■ STATED PROBLEM
Of the lines listed below, return exactly those that run from the line containing "Circle(plug_radius + seal_plug_play, mode=Mode.SUBTRACT)" through the line containing "obj.parent = empty", both included.

■ RECORDED DATA
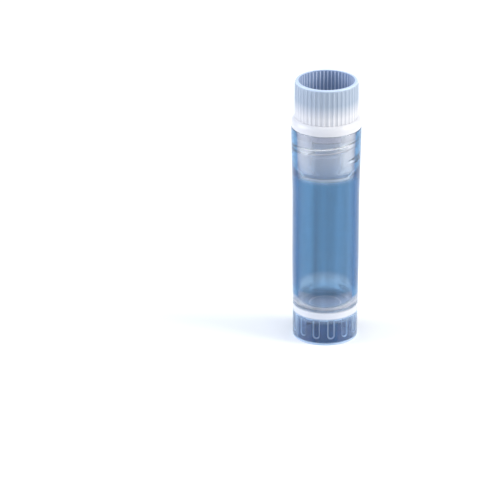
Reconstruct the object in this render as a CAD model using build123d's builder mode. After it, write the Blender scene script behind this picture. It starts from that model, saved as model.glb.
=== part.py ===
from build123d import *
from math import cos, radians, sin
import os

# Screw-cap storage vial, self-standing, 2 ml. Millimetres, +Z up,
# origin at the centre of the base ring on the plane it stands on.
# Three moulded pieces: tube, sealing ring, cap (drawn screwed home).

# ---- tube: outside ----
tube_height = 40.2
mouth_radius = 6.25
mouth_land = 1.7          # straight band under the mouth
neck_length = 11.0        # slow taper from the band down to the body
neck_step = 0.27          # the body is this much slimmer than the mouth
foot_taper_height = 15.0  # below this the body tapers again
foot_taper_step = 0.18    # and loses this much of its radius
base_edge_chamfer = 0.22
mouth_edge_chamfer = 0.1

# ---- tube: inside ----
mouth_wall = 1.0          # wall over the thread bore
body_wall = 1.0           # wall over the cavity
cavity_corner_round = 1.45
floor_thickness = 1.3

# ---- tube: skirt that it stands on ----
skirt_height = 4.9        # table to the underside of the floor
skirt_wall = 0.8
skirt_roof_chamfer = 0.35
skirt_foot_chamfer = 0.15
rib_count = 12
rib_first_angle = 12.3
rib_width = 1.4
rib_depth = 0.5
rib_foot_gap = 0.9        # the ribs stop this far above the table

# ---- thread: right-hand, one start, same lead on tube and cap ----
thread_lead = 3.0
thread_root_width = 1.3
thread_crest_width = 0.5
thread_depth = 0.4
thread_play = 0.15        # radial gap, crest to the facing wall
flank_gap = 0.1           # axial gap between the facing flanks
thread_bury = 0.12        # how deep the ridge is rooted in its wall
thread_end_gap = 0.2      # from the cap thread's top to the sealing ring
cap_thread_angle = 460
tube_thread_angle = 420
run_in_angle = 60         # the crest fades in and out over this angle
section_angle = 20
bore_runout = 0.35        # the bore stays full this far below the thread
bore_cone = 1.6           # height of the cone from the bore to the cavity

# ---- cap ----
collar_gap = 0.05
collar_land = 0.45
shoulder_height = 1.3
shoulder_bulge = 0.12
shoulder_lip = 0.03       # the shoulder ends this far outside the grip ribs
head_height = 8.45        # exposed part, collar face to rim
head_step = 0.55          # the head is this much slimmer than the collar
head_wall = 0.61          # between the feet of the grip and drive ribs
rim_chamfer = 0.22
grip_count = 42
grip_height = 0.17
grip_width = 0.5
drive_rib_count = 45
drive_rib_height = 0.17
drive_rib_width = 0.42
rib_root = 0.03           # how deep those fine ribs are rooted in the wall
drive_floor_rise = 0.3    # floor of the drive bore above the shoulder
well_cone = 0.7
plug_wall = 1.1
plug_floor = 1.0
well_floor_chamfer = 0.4
plug_lead_in = 2.05       # smooth end of the plug below its thread
plug_tip_draft = 0.1
plug_tip_chamfer = 0.5

# ---- sealing ring ----
seal_height = 1.4
seal_seat_step = 0.25     # its seat is this much wider than the bore
seal_seat_play = 0.05
seal_plug_play = 0.2

# ---- radii that follow from the sizes above ----
body_radius = mouth_radius - neck_step
base_radius = body_radius - foot_taper_step
cavity_radius = body_radius - body_wall
skirt_radius = base_radius - skirt_wall
thread_bore_radius = mouth_radius - mouth_wall
plug_radius = thread_bore_radius - thread_depth - thread_play
seal_seat_radius = thread_bore_radius + seal_seat_step
head_radius = mouth_radius - head_step
head_root_radius = head_radius - grip_height
drive_bore_radius = head_root_radius - head_wall
well_radius = plug_radius - plug_wall

# ---- thread form ----
flank_slope = (thread_root_width - thread_crest_width) / 2 / thread_depth
ridge_foot_width = thread_root_width + 2 * flank_slope * thread_bury
flank_reach = flank_slope * (thread_bore_radius - plug_radius)

# ---- levels ----
cavity_floor_z = skirt_height + floor_thickness
neck_foot_z = tube_height - mouth_land - neck_length
collar_z = tube_height + collar_gap
shoulder_foot_z = collar_z + collar_land
shoulder_z = shoulder_foot_z + shoulder_height
rim_z = collar_z + head_height
drive_floor_z = shoulder_z + drive_floor_rise
seal_foot_z = collar_z - seal_height
seal_seat_z = seal_foot_z - seal_seat_play
cap_thread_top_z = seal_foot_z - thread_end_gap - ridge_foot_width / 2
cap_thread_z = cap_thread_top_z - thread_lead * cap_thread_angle / 360
tube_thread_z = cap_thread_z + thread_root_width - flank_reach + flank_gap
thread_foot_z = cap_thread_z - ridge_foot_width / 2
bore_foot_z = thread_foot_z - bore_runout
plug_foot_z = thread_foot_z - plug_lead_in
well_floor_z = plug_foot_z + plug_floor


# ---- tube thread: helical ridge rooted in the bore, crest inward ----
with BuildPart() as tube_thread:
    for turned in range(0, tube_thread_angle + 1, section_angle):
        angle = radians(turned - run_in_angle)
        level = tube_thread_z + thread_lead * (turned - run_in_angle) / 360
        grown = min(1, turned / run_in_angle, (tube_thread_angle - turned) / run_in_angle)
        height = thread_bury / 2 + (thread_depth + thread_bury / 2) * grown
        half_crest = ridge_foot_width / 2 - flank_slope * height
        foot_radius = thread_bore_radius + thread_bury
        outward = (cos(angle), sin(angle), 0)
        across = (sin(angle), -cos(angle), 0)
        with BuildSketch(Plane(origin=(0, 0, level), x_dir=outward, z_dir=across)):
            with BuildLine():
                Polyline(
                    (foot_radius, -ridge_foot_width / 2),
                    (foot_radius, ridge_foot_width / 2),
                    (foot_radius - height, half_crest),
                    (foot_radius - height, -half_crest),
                    close=True,
                )
            make_face()
    loft()


# ---- one skirt rib: a pad with a round lower end and a flat inner face ----
rib_end_z = rib_foot_gap + rib_width / 2
rib_top_z = skirt_height + floor_thickness / 2
with BuildPart() as skirt_rib:
    with BuildSketch(Plane.YZ.offset(skirt_radius - rib_depth)):
        with BuildLine():
            Line((rib_width / 2, rib_top_z), (rib_width / 2, rib_end_z))
            ThreePointArc((rib_width / 2, rib_end_z), (0, rib_foot_gap), (-rib_width / 2, rib_end_z))
            Line((-rib_width / 2, rib_end_z), (-rib_width / 2, rib_top_z))
            Line((-rib_width / 2, rib_top_z), (rib_width / 2, rib_top_z))
        make_face()
    extrude(amount=rib_depth + skirt_wall / 3)


# ---- tube: body, cavity, thread and ribbed skirt in one piece ----
with BuildPart() as tube:
    # outside: straight band, tapering neck, straight body, tapering foot
    with BuildSketch(Plane.XZ):
        with BuildLine():
            Polyline(
                (0, 0),
                (base_radius, 0),
                (body_radius, foot_taper_height),
                (body_radius, neck_foot_z),
                (mouth_radius, tube_height - mouth_land),
                (mouth_radius, tube_height),
                (0, tube_height),
                close=True,
            )
        make_face()
        foot_corner = vertices().group_by(Axis.Y)[0].sort_by(Axis.X)[-1]
        chamfer(foot_corner, length=base_edge_chamfer)
        mouth_corner = vertices().group_by(Axis.Y)[-1].sort_by(Axis.X)[-1]
        chamfer(mouth_corner, length=mouth_edge_chamfer)
    revolve(axis=Axis.Z)
    # inside: seal seat, thread bore, cavity with a round corner
    with BuildSketch(Plane.XZ):
        with BuildLine():
            Polyline(
                (0, cavity_floor_z),
                (cavity_radius, cavity_floor_z),
                (cavity_radius, bore_foot_z - bore_cone),
                (thread_bore_radius, bore_foot_z),
                (thread_bore_radius, seal_seat_z),
                (seal_seat_radius, seal_seat_z),
                (seal_seat_radius, tube_height),
                (0, tube_height),
                close=True,
            )
        make_face()
        cavity_corner = vertices().group_by(Axis.Y)[0].sort_by(Axis.X)[-1]
        fillet(cavity_corner, radius=cavity_corner_round)
    revolve(axis=Axis.Z, mode=Mode.SUBTRACT)
    # underside: hollow skirt closed by the floor
    with BuildSketch(Plane.XZ):
        with BuildLine():
            Polyline(
                (0, 0),
                (skirt_radius + skirt_foot_chamfer, 0),
                (skirt_radius, skirt_foot_chamfer),
                (skirt_radius, skirt_height - skirt_roof_chamfer),
                (skirt_radius - skirt_roof_chamfer, skirt_height),
                (0, skirt_height),
                close=True,
            )
        make_face()
    revolve(axis=Axis.Z, mode=Mode.SUBTRACT)
    with PolarLocations(0, rib_count, start_angle=rib_first_angle):
        add(skirt_rib.part)
    add(tube_thread.part)

tube.part.label = "tube"


# ---- cap thread: helical ridge rooted in the plug, crest outward ----
with BuildPart() as cap_thread:
    for turned in range(0, cap_thread_angle + 1, section_angle):
        angle = radians(turned)
        level = cap_thread_z + thread_lead * turned / 360
        grown = min(1, turned / run_in_angle, (cap_thread_angle - turned) / run_in_angle)
        height = thread_bury / 2 + (thread_depth + thread_bury / 2) * grown
        half_crest = ridge_foot_width / 2 - flank_slope * height
        foot_radius = plug_radius - thread_bury
        outward = (cos(angle), sin(angle), 0)
        across = (sin(angle), -cos(angle), 0)
        with BuildSketch(Plane(origin=(0, 0, level), x_dir=outward, z_dir=across)):
            with BuildLine():
                Polyline(
                    (foot_radius, -ridge_foot_width / 2),
                    (foot_radius + height, -half_crest),
                    (foot_radius + height, half_crest),
                    (foot_radius, ridge_foot_width / 2),
                    close=True,
                )
            make_face()
    loft()


# ---- cap: ribbed head, flared collar, hollow threaded plug in one piece ----
with BuildPart() as cap:
    # head with its fine grip ribs, the rim chamfered across them
    with BuildSketch(Plane.XY.offset(shoulder_z)):
        Circle(head_root_radius)
        with PolarLocations(head_root_radius - rib_root, grip_count):
            Polygon(
                (0, -grip_width / 2),
                (grip_height + rib_root, 0),
                (0, grip_width / 2),
                align=None,
            )
    extrude(amount=rim_z - shoulder_z)
    with BuildSketch(Plane.XZ):
        with BuildLine():
            Polyline(
                (0, shoulder_z),
                (mouth_radius, shoulder_z),
                (mouth_radius, rim_z - rim_chamfer - head_step),
                (head_radius - rim_chamfer, rim_z),
                (0, rim_z),
                close=True,
            )
        make_face()
    revolve(axis=Axis.Z, mode=Mode.INTERSECT)
    # collar flush with the tube, its bulging shoulder, and the plug below it
    with BuildSketch(Plane.XZ):
        with BuildLine():
            shoulder = SagittaArc(
                (head_radius + shoulder_lip, shoulder_z),
                (mouth_radius, shoulder_foot_z),
                shoulder_bulge,
            )
            Polyline(
                shoulder @ 1,
                (mouth_radius, collar_z),
                (plug_radius, collar_z),
                (plug_radius, thread_foot_z),
                (plug_radius - plug_tip_draft, plug_foot_z + plug_tip_chamfer),
                (plug_radius - plug_tip_draft - plug_tip_chamfer, plug_foot_z),
                (0, plug_foot_z),
                (0, shoulder_z),
                shoulder @ 0,
            )
        make_face()
    revolve(axis=Axis.Z)
    # ribbed drive bore, open at the rim
    with BuildSketch(Plane.XY.offset(drive_floor_z)):
        Circle(drive_bore_radius)
        with PolarLocations(drive_bore_radius + rib_root, drive_rib_count):
            Polygon(
                (0, -drive_rib_width / 2),
                (0, drive_rib_width / 2),
                (-drive_rib_height - rib_root, 0),
                align=None,
                mode=Mode.SUBTRACT,
            )
    extrude(amount=rim_z - drive_floor_z, mode=Mode.SUBTRACT)
    # smooth well on down into the plug, entered by a cone
    with BuildSketch(Plane.XZ):
        with BuildLine():
            Polyline(
                (0, well_floor_z),
                (well_radius - well_floor_chamfer, well_floor_z),
                (well_radius, well_floor_z + well_floor_chamfer),
                (well_radius, drive_floor_z - well_cone),
                (drive_bore_radius - drive_rib_height, drive_floor_z),
                (0, drive_floor_z),
                close=True,
            )
        make_face()
    revolve(axis=Axis.Z, mode=Mode.SUBTRACT)
    add(cap_thread.part)

cap.part.label = "cap"


# ---- sealing ring: soft washer under the collar, held up by the cap thread ----
with BuildPart() as seal_ring:
    with BuildSketch(Plane.XY.offset(seal_foot_z)):
        Circle(seal_seat_radius - seal_seat_play)
        Circle(plug_radius + seal_plug_play, mode=Mode.SUBTRACT)
    extrude(amount=seal_height)

seal_ring.part.label = "seal_ring"


# ---- export ----
os.makedirs("parts", exist_ok=True)
export_step(tube.part, "parts/tube.step")
export_step(cap.part, "parts/cap.step")
export_step(seal_ring.part, "parts/seal_ring.step")
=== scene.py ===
"""Looks and stage for a self-standing screw-cap storage vial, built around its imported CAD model."""

from collections import namedtuple
from math import atan2, ceil, cos, hypot, pi, radians, sin, tan

import bmesh
import bpy
from bpy.props import FloatProperty, FloatVectorProperty, IntProperty, PointerProperty
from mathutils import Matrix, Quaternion, Vector


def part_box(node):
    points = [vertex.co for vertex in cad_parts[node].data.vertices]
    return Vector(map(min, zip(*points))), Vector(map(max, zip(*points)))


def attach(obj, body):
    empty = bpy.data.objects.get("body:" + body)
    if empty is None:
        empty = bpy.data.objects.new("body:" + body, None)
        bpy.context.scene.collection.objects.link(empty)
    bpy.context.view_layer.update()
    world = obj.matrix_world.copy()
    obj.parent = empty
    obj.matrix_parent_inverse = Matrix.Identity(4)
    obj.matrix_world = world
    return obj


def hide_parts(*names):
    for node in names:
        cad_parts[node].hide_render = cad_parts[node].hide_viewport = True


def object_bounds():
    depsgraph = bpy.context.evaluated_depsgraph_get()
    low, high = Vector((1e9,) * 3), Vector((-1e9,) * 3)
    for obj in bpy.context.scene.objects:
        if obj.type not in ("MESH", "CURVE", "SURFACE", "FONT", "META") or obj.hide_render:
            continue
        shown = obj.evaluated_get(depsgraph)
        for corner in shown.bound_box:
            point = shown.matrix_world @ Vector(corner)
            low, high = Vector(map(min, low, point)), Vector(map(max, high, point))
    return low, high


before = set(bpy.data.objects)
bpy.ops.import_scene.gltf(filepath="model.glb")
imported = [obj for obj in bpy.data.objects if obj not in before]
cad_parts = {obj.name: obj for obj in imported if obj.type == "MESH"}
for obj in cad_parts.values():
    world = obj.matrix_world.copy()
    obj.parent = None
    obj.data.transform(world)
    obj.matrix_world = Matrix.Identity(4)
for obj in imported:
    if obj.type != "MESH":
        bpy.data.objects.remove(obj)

bl_info = {
    "name": "Screw-Cap Storage Vial",
    "version": (1, 0, 0),
    "blender": (4, 5, 0),
    "location": "View3D > Sidebar > Vial",
    "description": "Models a self-standing storage vial with its screw cap, sealing ring and studio",
    "category": "Add Mesh",
}

MM = 0.001
CAD_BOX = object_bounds()
TUBE_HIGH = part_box("tube")[1]
CAP_LOW, CAP_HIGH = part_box("cap")
SEAL_LOW, SEAL_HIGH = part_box("seal_ring")

# Lengths that differ by less than TOUCH count as the same.
TOUCH = 0.0002 * MM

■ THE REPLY
        Circle(plug_radius + seal_plug_play, mode=Mode.SUBTRACT)
    extrude(amount=seal_height)

seal_ring.part.label = "seal_ring"


# ---- export ----
os.makedirs("parts", exist_ok=True)
export_step(tube.part, "parts/tube.step")
export_step(cap.part, "parts/cap.step")
export_step(seal_ring.part, "parts/seal_ring.step")
=== scene.py ===
"""Looks and stage for a self-standing screw-cap storage vial, built around its imported CAD model."""

from collections import namedtuple
from math import atan2, ceil, cos, hypot, pi, radians, sin, tan

import bmesh
import bpy
from bpy.props import FloatProperty, FloatVectorProperty, IntProperty, PointerProperty
from mathutils import Matrix, Quaternion, Vector


def part_box(node):
    points = [vertex.co for vertex in cad_parts[node].data.vertices]
    return Vector(map(min, zip(*points))), Vector(map(max, zip(*points)))


def attach(obj, body):
    empty = bpy.data.objects.get("body:" + body)
    if empty is None:
        empty = bpy.data.objects.new("body:" + body, None)
        bpy.context.scene.collection.objects.link(empty)
    bpy.context.view_layer.update()
    world = obj.matrix_world.copy()
    obj.parent = empty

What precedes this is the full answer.